L’uomo si chiama Walter Tobagi. È un giornalista. I suoi assassini appartengono alla “Brigata XXVIII marzo”, gruppo terroristico di estrema sinistra attivo a Milano in quegli anni. Il “commando” era composto da Marco Barbone, Mario Marano, Paolo Morandini, Francesco Giordano, Daniele Laus e Manfredi De Stefano. Le indagini provarono che ad aprire il fuoco nei confronti di Tobagi furono Marano e Barbone, quest’ultimo inflisse l’ultimo colpo alla nuca a Tobagi. Tutto ciò sulla base delle risultanze dell’inchiesta condotta dal generale Carlo Alberto Dalla Chiesa che durò oltre quattro mesi. L’impegno maggiore di Tobagi era costituito dalle vicende del terrorismo fascista e di quello di sinistra. Seguì con scrupolo tutte le intricate cronache legate alle bombe di piazza Fontana, alle «piste nere» che vedevano coinvolti Valpreda, l’anarchico Pinelli, il provocatore Merlino oltre ai fascisti Freda e Ventura, con tante vittime innocenti e tanti misteri rimasti avvolti nell’oscurità più fitta ancora oggi, a distanza di venti anni, a cominciare della morte di Pinelli all’interno della questura di Milano e dell’assassinio del commissario Calabresi. Tobagi s’interessò a lungo anche di un’altra vicenda misteriosa: la morte di Giangiacomo Feltrinelli su un traliccio a Segrate per l’esplosione di una bomba maldestramente preparata dallo stesso editore guerrigliero. Inoltre, s’interessò alle prime iniziative militari delle Br, alla guerriglia urbana che provocava tumulti e morti per le strade di Milano, organizzata dai gruppuscoli estremisti di Lotta continua, Potere operaio, Avanguardia operaia.
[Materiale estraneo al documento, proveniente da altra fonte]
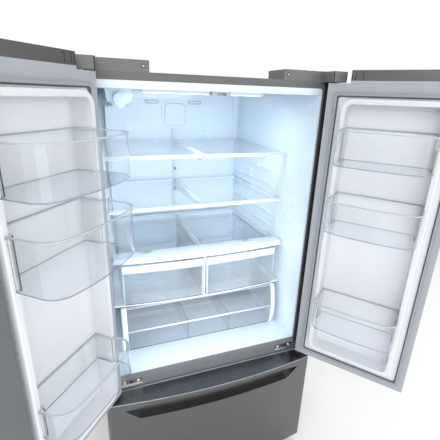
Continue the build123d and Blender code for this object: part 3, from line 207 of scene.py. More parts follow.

Giampaolo Pansa ha affermato che:Tobagi sul tema del terrorismo non ha mai strillato. Però, pur nello sforzo di capire le retrovie e di non confondere i capi con i gregari era un avversario rigoroso. Il terrorismo era tutto il contrario della sua cristianità e del suo socialismo. Aveva capito che si trattava del tarlo più pericoloso per questo paese. E aveva capito che i terroristi giocavano per il re di Prussia. Tobagi sapeva che il terrorismo poteva annientare la nostra democrazia. Dunque, egli aveva capito più degli altri: era divenuto un obiettivo, soprattutto perché era stato capace di mettere la mano nella nuvola nera”.

“La sconfitta politica del terrorismo – scriveva Tobagi – passa attraverso scelte coraggiose: è la famosa risaia da prosciugare, tenendo conto che i confini della risaia sono meglio definiti oggi che non tre mesi fa. E tenendo conto di un altro fattore decisivo: l’immagine delle Brigate rosse si è rovesciata, sono emerse falle e debolezze e forse non è azzardato pensare che tante confessioni nascono non dalla paura, quanto da dissensi interni, sull’organizzazione e sulla linea del partito armato”. La sera prima di essere assassinato, Walter Tobagi presiedeva un incontro al Circolo della stampa di Milano, per discutere del “caso Isman”, un giornalista del Messaggero, arrestato perché aveva pubblicato un documento sul terrorismo. Aveva parlato a lungo della libertà di stampa, della responsabilità del giornalista di fronte all’offensiva delle bande terroristiche: problemi che aveva studiato ormai da anni e che conosceva a fondo. Aveva pronunciato frasi come: “Chissà a chi toccherà la prossima volta”. Dieci ore più tardi era caduto sull’asfalto sotto i colpi di giovani killer.

Walter Tobagi era nato a Spoleto il 18 marzo 1947. Nella sua carriera ha lavorato per l’Avanti, l’Avvenire e, dal 1972, al Corriere della Sera. Fu ucciso da un commando della “Brigata XXVII marzo” il 28 maggio 1980.